== DATA SECTION ==
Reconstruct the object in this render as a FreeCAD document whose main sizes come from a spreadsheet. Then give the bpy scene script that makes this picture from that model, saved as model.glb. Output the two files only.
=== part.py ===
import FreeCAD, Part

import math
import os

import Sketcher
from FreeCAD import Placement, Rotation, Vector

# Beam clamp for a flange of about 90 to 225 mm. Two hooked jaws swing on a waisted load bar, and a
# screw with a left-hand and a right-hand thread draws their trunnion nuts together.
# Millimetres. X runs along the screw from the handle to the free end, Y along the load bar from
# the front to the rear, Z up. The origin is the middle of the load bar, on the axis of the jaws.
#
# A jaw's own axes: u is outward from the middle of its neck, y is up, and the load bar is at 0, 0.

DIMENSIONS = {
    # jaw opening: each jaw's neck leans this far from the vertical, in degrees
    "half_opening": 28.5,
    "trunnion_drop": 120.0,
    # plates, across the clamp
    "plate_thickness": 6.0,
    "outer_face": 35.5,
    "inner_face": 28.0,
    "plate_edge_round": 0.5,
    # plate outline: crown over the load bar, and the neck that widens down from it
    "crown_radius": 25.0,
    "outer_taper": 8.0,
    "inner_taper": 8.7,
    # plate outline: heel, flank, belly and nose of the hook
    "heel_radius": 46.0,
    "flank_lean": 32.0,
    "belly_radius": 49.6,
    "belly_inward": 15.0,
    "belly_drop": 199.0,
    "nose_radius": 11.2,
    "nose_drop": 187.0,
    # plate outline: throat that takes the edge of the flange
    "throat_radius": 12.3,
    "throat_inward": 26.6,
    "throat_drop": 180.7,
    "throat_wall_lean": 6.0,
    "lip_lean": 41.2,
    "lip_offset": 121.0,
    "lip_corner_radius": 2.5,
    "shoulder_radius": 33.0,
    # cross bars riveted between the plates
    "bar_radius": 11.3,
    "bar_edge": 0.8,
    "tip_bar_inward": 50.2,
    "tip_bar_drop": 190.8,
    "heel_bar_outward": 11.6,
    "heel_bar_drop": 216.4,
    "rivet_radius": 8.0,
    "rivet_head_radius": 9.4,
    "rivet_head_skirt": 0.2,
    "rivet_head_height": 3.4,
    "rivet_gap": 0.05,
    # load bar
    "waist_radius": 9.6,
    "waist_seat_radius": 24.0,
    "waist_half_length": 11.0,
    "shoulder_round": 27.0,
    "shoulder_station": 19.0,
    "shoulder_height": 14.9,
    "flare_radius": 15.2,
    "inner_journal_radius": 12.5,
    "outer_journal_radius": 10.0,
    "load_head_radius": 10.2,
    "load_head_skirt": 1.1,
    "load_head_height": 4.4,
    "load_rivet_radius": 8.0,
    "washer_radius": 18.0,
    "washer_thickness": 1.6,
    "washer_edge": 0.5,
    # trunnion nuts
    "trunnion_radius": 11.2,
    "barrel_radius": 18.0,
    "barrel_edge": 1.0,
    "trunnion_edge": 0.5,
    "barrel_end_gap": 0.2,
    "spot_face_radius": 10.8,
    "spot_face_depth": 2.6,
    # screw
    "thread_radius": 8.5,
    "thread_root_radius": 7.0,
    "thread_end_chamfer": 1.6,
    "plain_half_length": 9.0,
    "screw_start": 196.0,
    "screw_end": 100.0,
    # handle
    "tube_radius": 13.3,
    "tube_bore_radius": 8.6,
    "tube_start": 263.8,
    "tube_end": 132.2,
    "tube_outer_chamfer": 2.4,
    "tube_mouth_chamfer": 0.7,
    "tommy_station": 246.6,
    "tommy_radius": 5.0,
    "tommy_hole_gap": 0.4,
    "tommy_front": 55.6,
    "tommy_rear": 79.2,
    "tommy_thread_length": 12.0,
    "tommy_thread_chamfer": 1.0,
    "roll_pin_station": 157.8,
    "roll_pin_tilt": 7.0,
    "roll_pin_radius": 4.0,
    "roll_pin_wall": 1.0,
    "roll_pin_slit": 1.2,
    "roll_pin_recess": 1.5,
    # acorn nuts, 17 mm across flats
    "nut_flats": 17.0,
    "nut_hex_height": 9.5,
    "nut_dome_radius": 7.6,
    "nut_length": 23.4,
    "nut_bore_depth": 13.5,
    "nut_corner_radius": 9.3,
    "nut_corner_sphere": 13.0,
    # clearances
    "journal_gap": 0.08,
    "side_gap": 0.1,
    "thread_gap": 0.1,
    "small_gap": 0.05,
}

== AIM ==
From the top of the listing above, restate each line word for word up to and including the line with "# A jaw's own"; add nothing else.

== OUTPUT ==
Reconstruct the object in this render as a FreeCAD document whose main sizes come from a spreadsheet. Then give the bpy scene script that makes this picture from that model, saved as model.glb. Output the two files only.
=== part.py ===
import FreeCAD, Part

import math
import os

import Sketcher
from FreeCAD import Placement, Rotation, Vector

# Beam clamp for a flange of about 90 to 225 mm. Two hooked jaws swing on a waisted load bar, and a
# screw with a left-hand and a right-hand thread draws their trunnion nuts together.
# Millimetres. X runs along the screw from the handle to the free end, Y along the load bar from
# the front to the rear, Z up. The origin is the middle of the load bar, on the axis of the jaws.
#
# A jaw's own axes: u is outward from the middle of its neck, y is up, and the load bar is at 0, 0.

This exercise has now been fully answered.